Some examples of the method, apparatuses, and non-transitory computer-readable medium described herein may further include operations, features, means, or instructions for receiving an additional plaintext data object for the system, identifying that the data processing permit of the set of data processing permits may be further applicable to the additional plaintext data object according to the associated data processing activity for the identified data processing permit, encrypting the additional plaintext data object using an additional cryptographic key to obtain an additional ciphertext object, and encrypting the additional cryptographic key using the permit key including the pointer to the identified data processing permit, where the additional encrypted cryptographic key may be associated with an additional identifier indicating the permit key.
Some examples of the method, apparatuses, and non-transitory computer-readable medium described herein may further include operations, features, means, or instructions for receiving, from a user device, an indication of consent for the system to support the associated data processing activity for a user operating the user device and generating the identified data processing permit for the user based on the indication of consent, the identified data processing permit including the associated data processing activity.
Some examples of the method, apparatuses, and non-transitory computer-readable medium described herein may further include operations, features, means, or instructions for determining a consent contract for the user and transmitting, for display at the user device, the consent contract for the user, where the indication of consent may be received based on the consent contract.
Some examples of the method, apparatuses, and non-transitory computer-readable medium described herein may further include operations, features, means, or instructions for determining that the plaintext data object includes a hard identifier for a user and tokenizing the plaintext data object prior to encrypting the plaintext data object based on the determining.
Some examples of the method, apparatuses, and non-transitory computer-readable medium described herein may further include operations, features, means, or instructions for generating the set of data processing permits based on a data catalog for the system.
Some examples of the method, apparatuses, and non-transitory computer-readable medium described herein may further include operations, features, means, or instructions for receiving an update to a legitimizing reason for storing the plaintext data object, storing an updated data processing permit based on the update to the legitimizing reason for storing the plaintext data object, and updating the pointer of the permit key such that the pointer is to the updated data processing permit and not to the identified data processing permit based on the update to the legitimizing reason for storing the plaintext data object and storing the updated data processing permit.
In some examples of the method, apparatuses, and non-transitory computer-readable medium described herein, the plaintext data object includes a set of key-value pairs. In some examples of the method, apparatuses, and non-transitory computer-readable medium described herein, the set of data processing permits corresponds to a set of data privacy regulations, a set of data processing activities, a set of device identities, a set of users, or a combination thereof, each user of the set of users corresponds to multiple data processing permits of the set of data processing permits, and each data processing permit of the set of data processing permits corresponds to a respective user of the set of users.
Some examples of the method, apparatuses, and non-transitory computer-readable medium described herein may further include operations, features, means, or instructions for maintaining an audit log for the system.
It should be noted that the methods described above describe possible implementations, and that the operations and the steps may be rearranged or otherwise modified and that other implementations are possible.
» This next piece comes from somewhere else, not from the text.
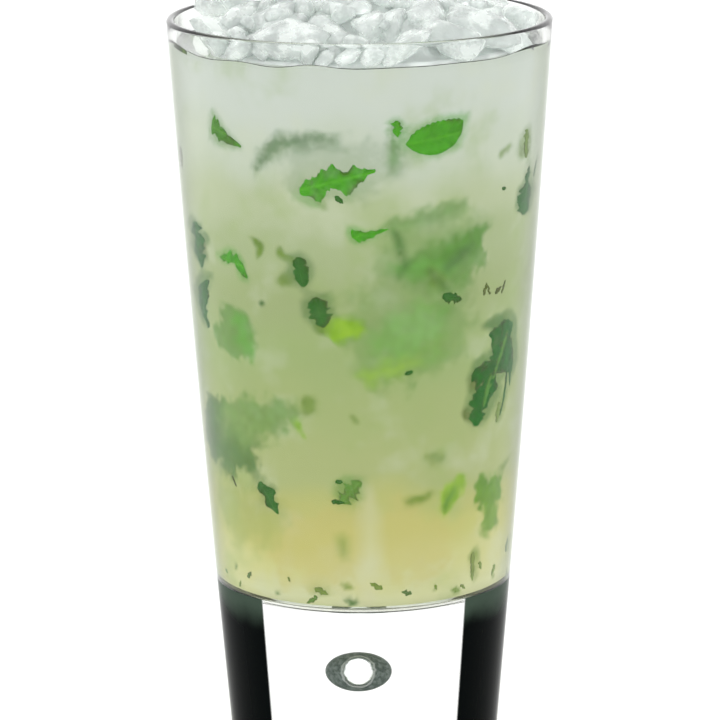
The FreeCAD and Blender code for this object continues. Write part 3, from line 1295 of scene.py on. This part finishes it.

Furthermore, aspects from two or more of the methods may be combined.
The description set forth herein, in connection with the appended drawings, describes example configurations and does not represent all the examples that may be implemented or that are within the scope of the claims. The term “exemplary” used herein means “serving as an example, instance, or illustration,” and not “preferred” or “advantageous over other examples.” The detailed description includes specific details for the purpose of providing an understanding of the described techniques. These techniques, however, may be practiced without these specific details. In some instances, well-known structures and devices are shown in block diagram form in order to avoid obscuring the concepts of the described examples.
In the appended figures, similar components or features may have the same reference label. Further, various components of the same type may be distinguished by following the reference label by a dash and a second label that distinguishes among the similar components. If just the first reference label is used in the specification, the description is applicable to any one of the similar components having the same first reference label irrespective of the second reference label.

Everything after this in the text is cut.